Aftersun is the most heartwrenching presentation of nostalgia that captures perfectly the magic of childhood, with the difficulties retrospectively now as adults.
Aftersun easily fools audiences as being anything other than Charlotte Wells’ directorial debut as its flawlessness suggests years of mastery.
Wells as both director, and writer beautifully weaves a paternal storyline delving into father-daughter dynamics, as well as the psyche of how each generation fits into the world around them.
Paul Mescal delivers a capturing performance as an early-30s father (Calum) on a Turkish holiday with his 11-year-old daughter Sophie, mesmerisingly brought to life by newcomer Frankie Corio. But in each moment the pair spend together, they skirt around their own insecurities.
For Calum, his nihilistic low mental health state is in partnership with crippling financial debt, as Sophie peers through the keyhole into adolescence manoeuvring social and romantic situations.
Yet when individually they struggle, together they show tenderness. An embrace of youth, with both Sophie being too old to play with the kids, and Calum too young to socialise with the adults.

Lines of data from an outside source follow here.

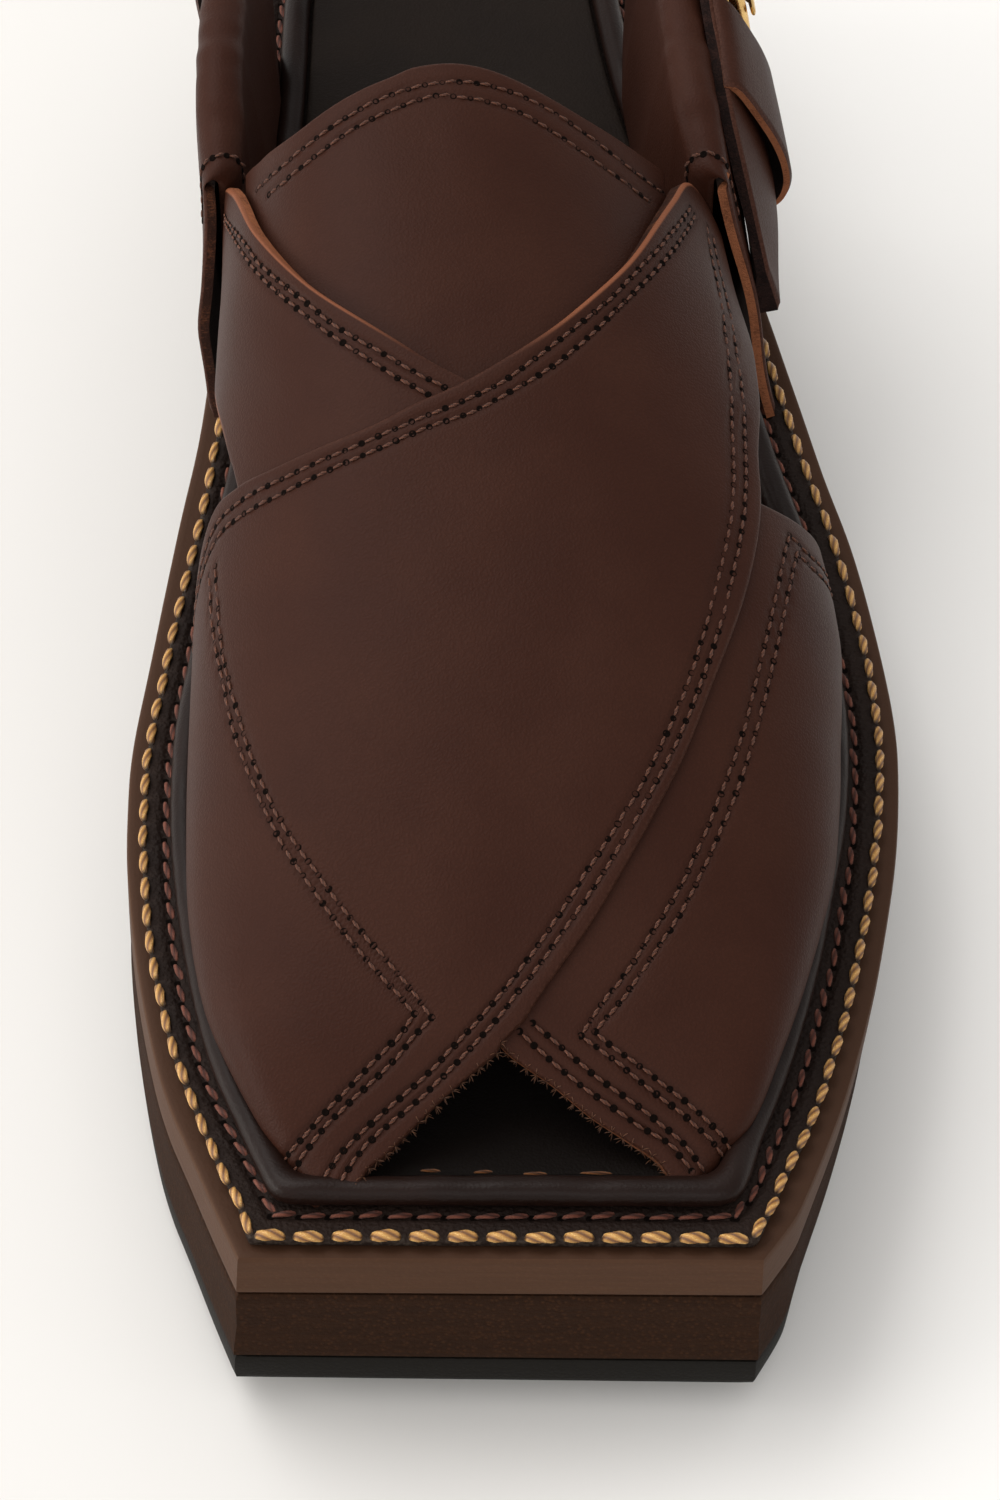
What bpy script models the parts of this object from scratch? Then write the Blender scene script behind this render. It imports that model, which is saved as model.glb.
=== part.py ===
"""Peshawari chappal, left shoe, stood on its sole. Inside the tables every size is in millimetres:
X to the lateral side, S back from the front edge of the sole, Z up from the top of the runner at the ball.
The finished parts are in metres with the toe towards -Y and the ground at Z = 0."""

import bpy
import numpy as np

# ---- driving sizes, millimetres --------------------------------------------------------------------
SOLE_LENGTH = 297.0
BALL_WIDTH = 111.3
RUNNER_THICK = 7.8
MIDSOLE_THICK = 13.8
OUTSOLE_THICK = 5.5
LAYER_GAP = 0.3
HEEL_BREAST_S = 212.0
WELT_EDGE = 2.0          # inset of the welt's outer edge from the edge of the runner
WELT_INNER = 20.0
WELT_THICK = 1.7
ROLL_INSET = 9.0
ROLL_RADIUS = 2.0
INSOLE_INSET = 17.3
INSOLE_WIDE = 11.6
INSOLE_BEHIND = (108.0, 127.0)   # S where the insole widens behind the straps, medial and lateral
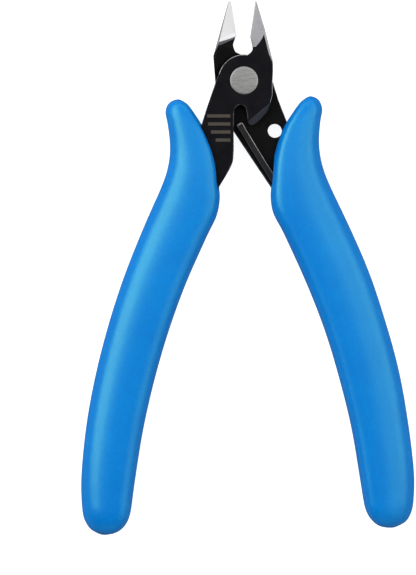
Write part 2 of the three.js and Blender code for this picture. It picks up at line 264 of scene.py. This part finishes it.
def brushed_rivet(name):
    """Rivet face with straight fine brushing."""
    n = Nodes(name)
    lines = n.noise(1.4 * MM, detail=6, roughness=0.7, stretch=(0.6, 14, 1))
    clouds = n.noise(3 * MM, detail=2)
    colour = n.mix(n.spread(lines, 0, 1, 0.35, 0.65), (0.22, 0.22, 0.216), (0.4, 0.4, 0.393))
    rough = n.total(n.spread(lines, 0.3, 0.44, 0.3, 0.7), n.spread(clouds, -0.03, 0.03))
    bump = n.bump(lines, 0.008 * MM, 0.7)
    return n.finish(base_color=colour, roughness=rough, normal=bump, metallic=1.0)


def blue_vinyl(name):
    """Dipped vinyl: satin, softly mottled, with fine specks and pits in the skin."""
    n = Nodes(name)
    clouds = n.noise(9 * MM, detail=3)
    specks = n.noise(0.45 * MM, detail=3)
    grain = n.noise(0.8 * MM, detail=4)
    pits = n.noise(0.7 * MM, detail=3)
    base = n.mix(n.spread(clouds, 0, 1, 0.3, 0.7), (0.0, 0.16, 0.545), (0.0, 0.186, 0.585))
    mottled = n.mix(n.spread(grain, 0, 0.4, 0.4, 0.65), base, (0.0, 0.14, 0.52))
    colour = n.mix(n.spread(specks, 0, 0.5, 0.6, 0.72), mottled, (0.012, 0.28, 0.68))
    rough = n.total(n.spread(pits, 0.28, 0.38, 0.3, 0.7), n.spread(specks, -0.03, 0.03))
    skin = n.bump(specks, 0.01 * MM, 0.35)
    bump = n.bump(pits, 0.03 * MM, 0.25, below=skin)
    return n.finish(
        base_color=colour,
        roughness=rough,
        normal=bump,
        ior=1.6,
        specular_tint=(0.3, 1.0, 0.36),
    )


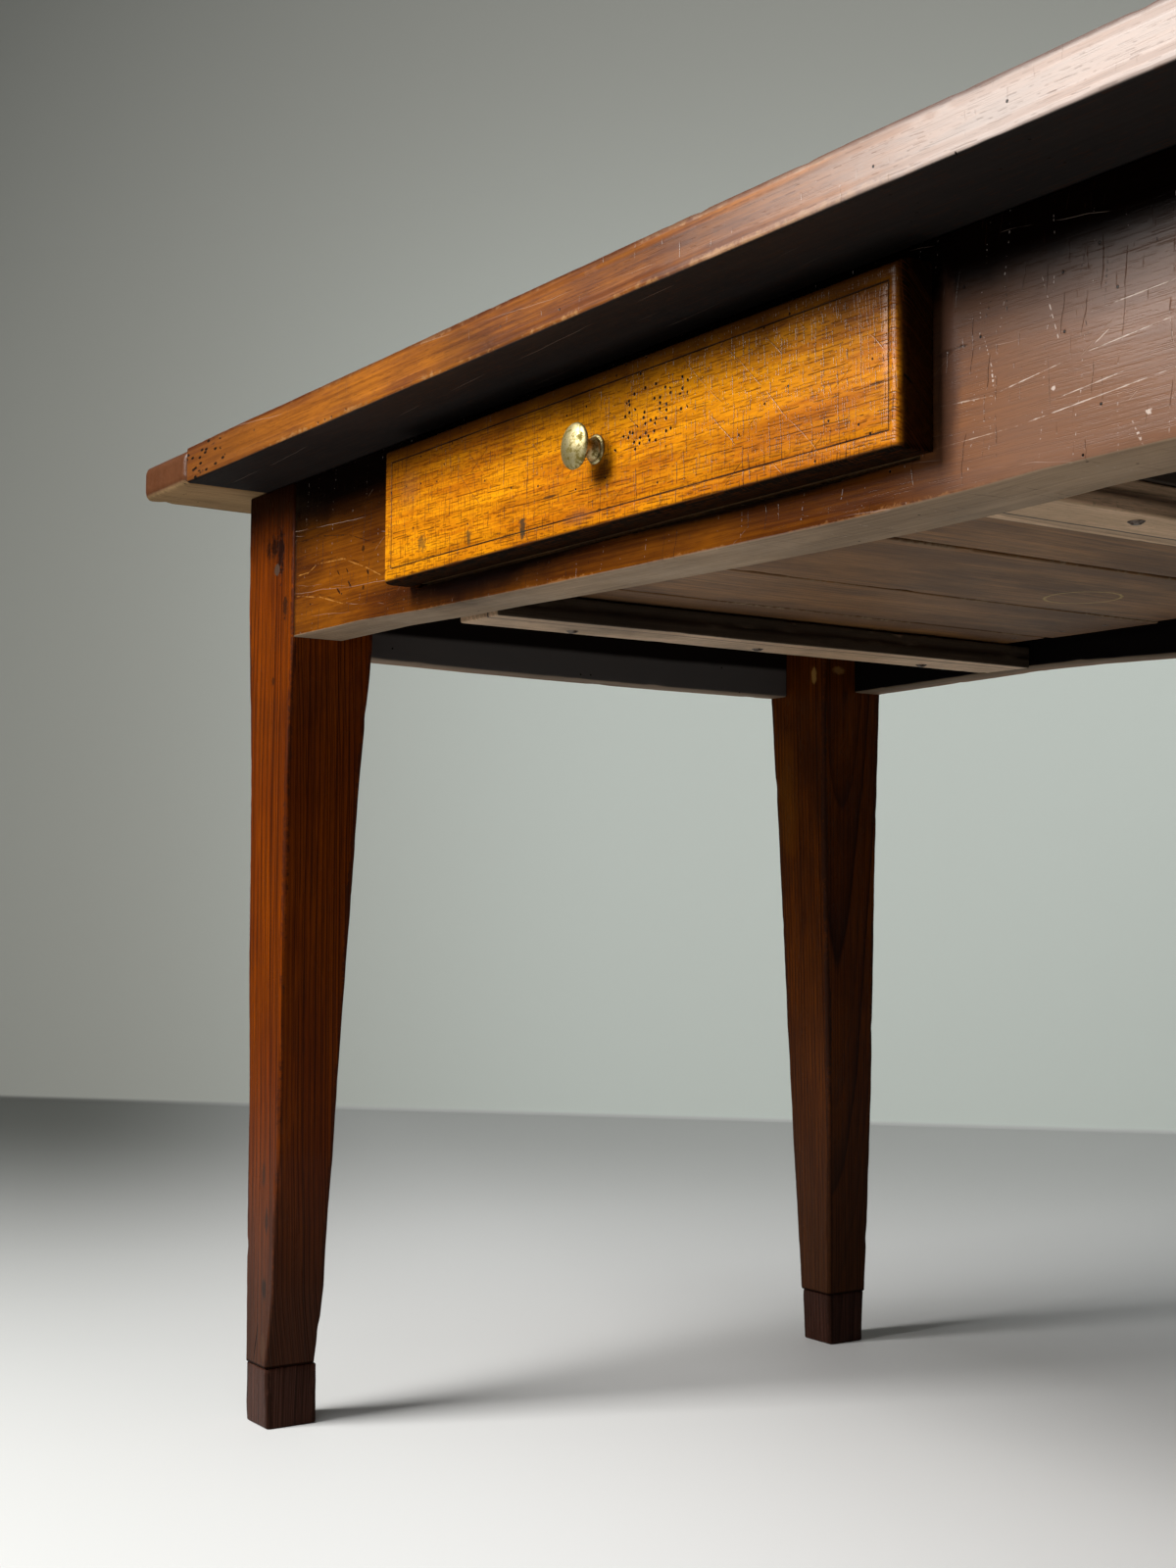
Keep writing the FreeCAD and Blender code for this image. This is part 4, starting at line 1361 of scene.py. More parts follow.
SILK = Strokes(0.0, 0.9 * MM, 0.34 * MM, 22 * MM, 0.48, (0.02, 0.008, 0.004), 0.18,
               bend=2 * MM, depth=0.2, seed=13.0)
PORES = Strokes(0.0, 1.3 * MM, 0.25 * MM, 14 * MM, 0.50, (0.02, 0.010, 0.006), 0.6,
                bend=1 * MM, depth=0.4, seed=10.0)

# The second fade darkens the top of each leg as painted shade under the top's overhang.
LEG_WOOD = WoodFinish(
    "leg wood", light=(0.265, 0.052, 0.001), dark=(0.15, 0.024, 0.001), line=(0.028, 0.005, 0.001),
    grain=Along.Z, spacing=4.2 * MM, wander=26 * MM, ring_share=0.95, fibre_share=0.35, fleck_share=0.12,
    cloud_share=0.5, grime=(0.02, 0.007, 0.004), grime_share=0.4, worn=(0.022, 0.010, 0.006), wear=0.55,
    strokes=(replace(PORES, strength=0.35), GRAIN_LINES), rough=0.28, shine=0.09, relief=0.5,
    fades=((2, 0.26, 0.03, (0.050, 0.026, 0.018), 0.82), (2, 0.672, 0.728, (0.010, 0.0025, 0.001), 0.95),
           (2, 0.0485, 0.047, BLACK, 0.9)))

# The rear legs: a darker copy of the leg wood, painted shade for legs that stand in the table's shadow.
SHADED_REAR_LEG_WOOD = replace(
    LEG_WOOD, light=(0.19, 0.045, 0.002), dark=(0.085, 0.018, 0.001), line=(0.010, 0.002, 0.001), shine=0.10,
    fades=((2, 0.26, 0.03, (0.080, 0.032, 0.014), 0.7), *LEG_WOOD.fades[1:]))

NEAR_LEG_MARKS = (
    Mark((-0.486, FACE, 0.690), (0.008, 0.02, 0.013), (0.014, 0.004, 0.002), 0.9, 0.7, 2.2, sunk=1.0,
         grit=240.0),
    Mark((-0.474, FACE, 0.684), (0.007, 0.02, 0.024), (0.012, 0.004, 0.003), 0.92, 0.5, 2.0, sunk=1.6,
         grit=240.0),
    Mark((-0.497, FACE, 0.689), (0.005, 0.02, 0.010), (0.018, 0.005, 0.002), 0.85, 0.7, 2.4, sunk=0.8,
         grit=300.0),
    Mark((-0.466, FACE, 0.640), (0.005, 0.02, 0.013), (0.02, 0.008, 0.004), 0.8, 0.6, 2.0, sunk=1.0,
         grit=240.0),
    Mark((-0.4855, FACE, 0.583), (0.0035, 0.02, 0.005), (0.03, 0.010, 0.004), 0.75, 0.6, 0.8),
    Mark((-0.4975, FACE, 0.064), (0.0009, 0.012, 0.019), BLACK, 0.95, 0.5, 0.25, sunk=2.5, tilt=-0.24),
    Mark((-0.485, FACE, 0.062), (0.006, 0.012, 0.013), (0.10, 0.045, 0.022), 0.5, 0.5, 0.6),
    Mark((-0.484, FACE, 0.108), (0.005, 0.02, 0.012), (0.02, 0.014, 0.011), 0.8, 0.6, 1.0),
    Mark((-0.481, FACE, 0.160), (0.004, 0.02, 0.014), (0.02, 0.014, 0.011), 0.7, 0.6, 1.0),
    Mark((-0.488, FACE, 0.195), (0.004, 0.02, 0.012), (0.03, 0.018, 0.012), 0.6, 0.6, 1.0))

FAR_LEG_MARKS = (
    Mark((-0.466, -FACE - 71 * MM, 0.623), (0.005, 0.006, 0.009), (0.42, 0.22, 0.06), 0.8, 0.5, 1.0,
         sunk=1.0),
    Mark((-0.4535, 0.254, 0.628), (0.006, 0.009, 0.005), (0.36, 0.17, 0.05), 0.7, 0.5, 1.0, sunk=1.0),
    Mark((-0.510, -FACE - 67 * MM, 0.51), (0.022, 0.016, 0.085), (0.20, 0.070, 0.004), 0.35, 0.95, 0.9,
         grit=60.0))

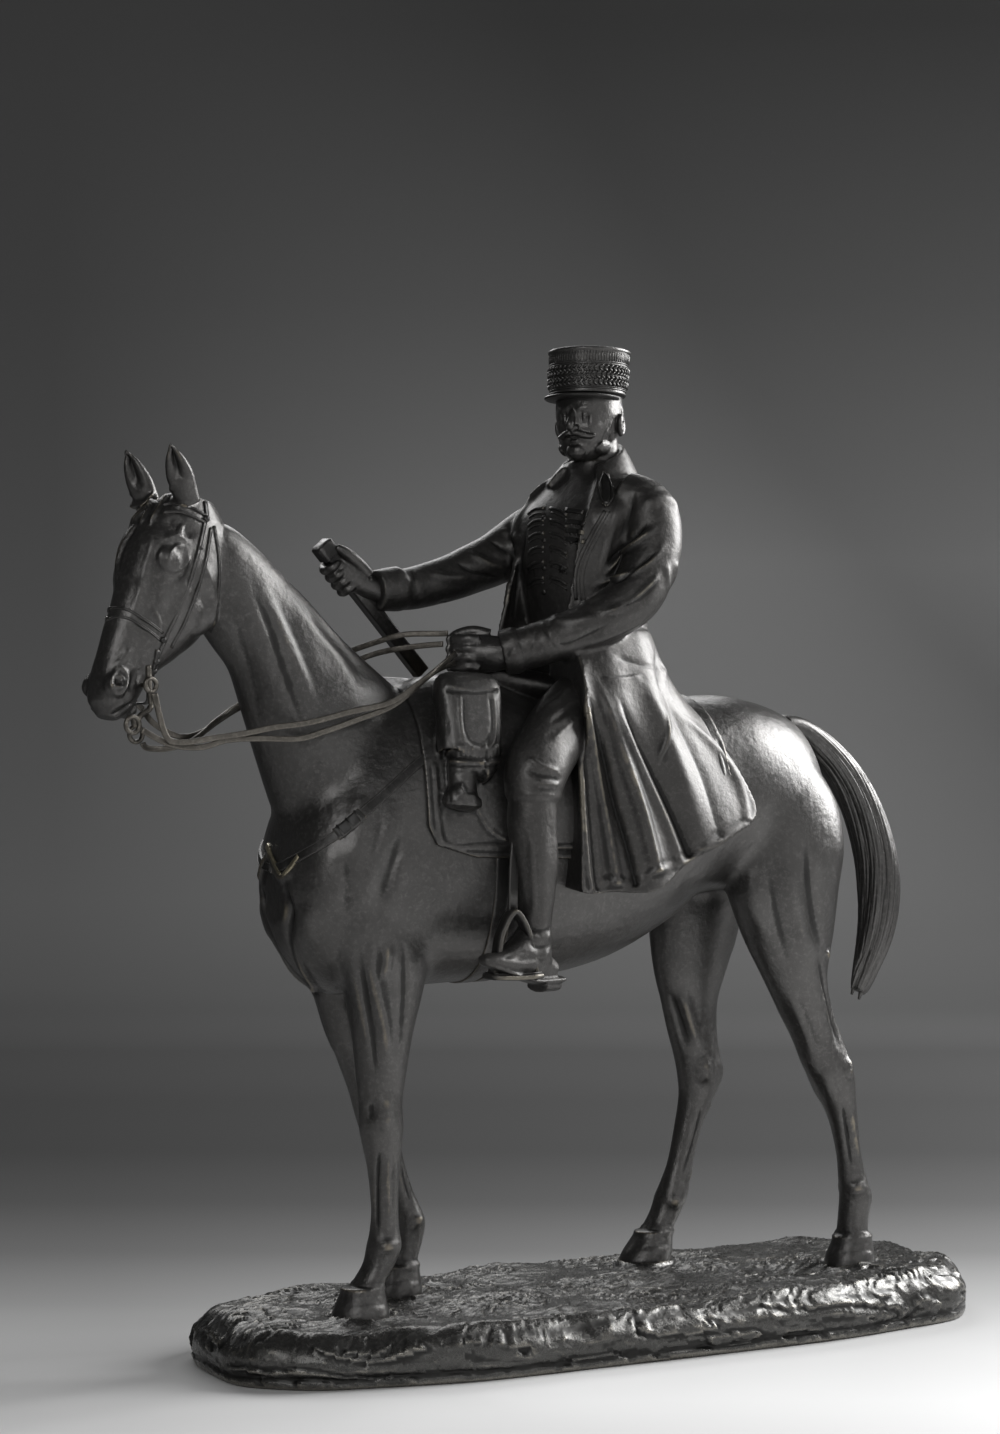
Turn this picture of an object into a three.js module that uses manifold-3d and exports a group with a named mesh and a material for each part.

In truth, the beauty of the film comes packaged as vignettes of the character’s collective nostalgia, delivered to audiences through its universality.
I too share memories of being in Turkey as a child sitting in cheap white PVC chairs, with all-inclusive mocktails, playing cards at candlelight whilst soft music played into the late night. The holidays where you scamper off with the other kids to play whatever game kept you entertained before the villa’s rep came around herding you into some deceiving water-based obstacle course all the while parents sleep on the bone-dry towels they got up early to lay.
Beyond all this, the blocking, a term used to explain how an actor moves through a scene as given by the director, as given to Mescal is subtle but adds so much. Partnered with cinematographer Gregory Oke’s precision, Calum is limited to possessing an insignificant portion of each frame, whilst Sophie, full of innocence and joy fills every frame, usually taking up two-thirds in any instance.
A broken man is limited to appearing through reflections or blocked off by lines formed from the scene. However, as Sophie unweaves her father’s burdens he begins sharing the frame with her yet keeps primarily to a singular third.
The weight of Aftersun hits as the credits roll. Its golden sanded beaches and gleeful childlike wonder are bottled up as a piece of unobtainable happiness as we yearn and wish to immortalise ourselves in a place of tranquillity and supposed peace of our once was.
Yet, the reality is worlds apart and the film knows it.
Named after a product applied on holiday too late after the damage has been done is exactly why Aftersun nails its execution.
The heat of love burns bright, and while all intentions are to warm its affected, all too easily can damage be done.